I'm working on a project that measure a voltage signal at 0.3 VDC offset and 0.0015 VAC oscillation. I'm planning to buy a Teensy 3.2 because I could see that it has a 1.2V ADC Internal Reference Voltage, at 12-bit digital resolution the voltage resolution would be 1.2V/2^12 = 0.00029V which is enough for my application. Am I correct in my estimation?
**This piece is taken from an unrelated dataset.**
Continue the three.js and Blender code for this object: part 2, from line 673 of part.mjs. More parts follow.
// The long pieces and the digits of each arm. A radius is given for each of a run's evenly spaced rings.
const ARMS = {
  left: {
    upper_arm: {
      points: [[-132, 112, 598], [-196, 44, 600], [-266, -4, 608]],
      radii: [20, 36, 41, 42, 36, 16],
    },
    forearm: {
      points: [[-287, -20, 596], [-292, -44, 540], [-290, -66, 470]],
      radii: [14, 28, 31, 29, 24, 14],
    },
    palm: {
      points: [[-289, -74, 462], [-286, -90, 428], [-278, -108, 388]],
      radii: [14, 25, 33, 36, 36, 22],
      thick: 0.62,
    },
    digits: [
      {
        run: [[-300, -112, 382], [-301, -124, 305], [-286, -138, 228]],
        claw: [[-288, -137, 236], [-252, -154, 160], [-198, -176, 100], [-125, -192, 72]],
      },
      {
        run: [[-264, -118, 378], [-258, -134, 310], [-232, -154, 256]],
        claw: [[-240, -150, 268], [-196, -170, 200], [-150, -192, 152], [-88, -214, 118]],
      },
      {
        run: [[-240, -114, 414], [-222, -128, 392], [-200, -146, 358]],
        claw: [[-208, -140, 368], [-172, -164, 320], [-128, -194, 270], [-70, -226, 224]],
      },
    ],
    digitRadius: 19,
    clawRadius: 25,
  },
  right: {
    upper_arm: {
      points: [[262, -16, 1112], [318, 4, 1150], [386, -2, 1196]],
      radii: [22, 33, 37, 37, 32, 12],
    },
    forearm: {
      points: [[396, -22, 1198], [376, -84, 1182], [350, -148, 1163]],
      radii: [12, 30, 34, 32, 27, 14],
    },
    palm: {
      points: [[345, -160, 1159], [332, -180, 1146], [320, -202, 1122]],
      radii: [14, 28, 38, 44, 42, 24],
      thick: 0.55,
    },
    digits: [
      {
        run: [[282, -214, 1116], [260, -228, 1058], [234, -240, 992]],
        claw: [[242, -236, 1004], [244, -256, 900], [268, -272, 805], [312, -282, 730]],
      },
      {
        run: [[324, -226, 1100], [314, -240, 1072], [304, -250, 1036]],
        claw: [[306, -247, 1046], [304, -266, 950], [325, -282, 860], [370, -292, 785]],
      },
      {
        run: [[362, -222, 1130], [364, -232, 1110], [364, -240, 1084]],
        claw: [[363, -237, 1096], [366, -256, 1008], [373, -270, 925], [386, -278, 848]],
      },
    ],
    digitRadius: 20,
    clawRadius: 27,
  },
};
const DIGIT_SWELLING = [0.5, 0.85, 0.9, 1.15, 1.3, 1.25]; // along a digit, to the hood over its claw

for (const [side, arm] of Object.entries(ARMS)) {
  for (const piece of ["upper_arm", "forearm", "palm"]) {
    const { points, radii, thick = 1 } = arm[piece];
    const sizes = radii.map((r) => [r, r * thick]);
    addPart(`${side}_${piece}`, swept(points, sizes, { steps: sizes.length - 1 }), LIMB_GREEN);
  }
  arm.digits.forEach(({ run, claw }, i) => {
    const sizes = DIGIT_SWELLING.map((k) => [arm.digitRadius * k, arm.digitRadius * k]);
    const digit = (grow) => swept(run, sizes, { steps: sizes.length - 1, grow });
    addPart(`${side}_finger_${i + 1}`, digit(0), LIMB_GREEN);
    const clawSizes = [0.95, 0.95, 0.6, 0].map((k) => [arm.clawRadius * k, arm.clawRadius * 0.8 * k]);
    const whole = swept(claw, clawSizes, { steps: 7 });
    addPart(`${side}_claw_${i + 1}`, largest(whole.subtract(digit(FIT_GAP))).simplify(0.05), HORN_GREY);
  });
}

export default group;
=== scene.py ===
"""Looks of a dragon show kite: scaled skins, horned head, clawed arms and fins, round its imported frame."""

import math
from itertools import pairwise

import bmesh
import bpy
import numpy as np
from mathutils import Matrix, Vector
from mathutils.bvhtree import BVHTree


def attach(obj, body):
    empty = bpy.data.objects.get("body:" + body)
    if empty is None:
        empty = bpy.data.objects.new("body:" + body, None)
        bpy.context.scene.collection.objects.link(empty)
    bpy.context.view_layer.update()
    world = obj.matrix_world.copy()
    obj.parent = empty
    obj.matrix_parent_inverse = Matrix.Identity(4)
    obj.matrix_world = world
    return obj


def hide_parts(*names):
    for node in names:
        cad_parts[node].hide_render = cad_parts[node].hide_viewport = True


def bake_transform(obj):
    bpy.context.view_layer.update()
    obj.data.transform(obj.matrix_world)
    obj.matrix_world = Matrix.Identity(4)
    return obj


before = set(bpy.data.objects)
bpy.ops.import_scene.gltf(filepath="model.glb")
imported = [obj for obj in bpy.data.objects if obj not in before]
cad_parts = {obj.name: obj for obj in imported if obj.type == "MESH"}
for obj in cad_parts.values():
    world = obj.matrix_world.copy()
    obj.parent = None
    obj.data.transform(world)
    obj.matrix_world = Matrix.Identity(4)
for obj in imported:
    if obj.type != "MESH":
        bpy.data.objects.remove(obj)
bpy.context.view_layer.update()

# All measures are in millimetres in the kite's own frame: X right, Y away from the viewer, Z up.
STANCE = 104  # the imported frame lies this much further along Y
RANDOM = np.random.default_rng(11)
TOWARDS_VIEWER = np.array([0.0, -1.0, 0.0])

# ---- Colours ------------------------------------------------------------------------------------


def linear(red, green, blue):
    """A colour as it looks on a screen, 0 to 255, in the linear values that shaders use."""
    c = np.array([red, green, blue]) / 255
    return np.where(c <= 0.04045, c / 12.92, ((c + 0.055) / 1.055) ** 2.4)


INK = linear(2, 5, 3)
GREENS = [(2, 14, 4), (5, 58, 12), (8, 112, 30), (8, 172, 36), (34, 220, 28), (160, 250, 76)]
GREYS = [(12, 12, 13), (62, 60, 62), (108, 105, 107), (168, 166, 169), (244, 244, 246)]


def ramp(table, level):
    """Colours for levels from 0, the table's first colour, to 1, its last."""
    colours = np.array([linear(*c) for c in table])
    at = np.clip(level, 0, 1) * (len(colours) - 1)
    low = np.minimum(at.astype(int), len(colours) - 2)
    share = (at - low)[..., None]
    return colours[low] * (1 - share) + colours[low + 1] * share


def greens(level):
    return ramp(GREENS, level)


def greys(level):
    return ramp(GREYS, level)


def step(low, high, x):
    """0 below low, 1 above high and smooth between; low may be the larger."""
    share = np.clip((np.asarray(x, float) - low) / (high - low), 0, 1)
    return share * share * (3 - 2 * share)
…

PS: Does Teensy have a technical datasheet that describe control registers of the ARM core? I cannot find it anywhere.
 
Actually achieving noise low enough to really get all 12 bits is not as easy is it might seem. In particular, your signal must have a low source impedance.
 
I agree with Paul, to get 12 real bits you should probably convert at 16 bits, hardware average and a low impedance. It can be done, but it also depends on the speed that you want to get the measurements.
 
If your goal is to have all of it done in the teensy that's cool. Personally for such a small signal I would consider adding an op amp with some gain. It could help with having low impedance to the adc and you might get a better signal to noise ratio.
 
With the PGA the "on paper" resolution is even better than that, I've successfully used the teensy's internal adc and PGA to measure signals smaller than what the op is describing, (I was directly reading a load cell with the teensy) but I had time to do a lot of averaging.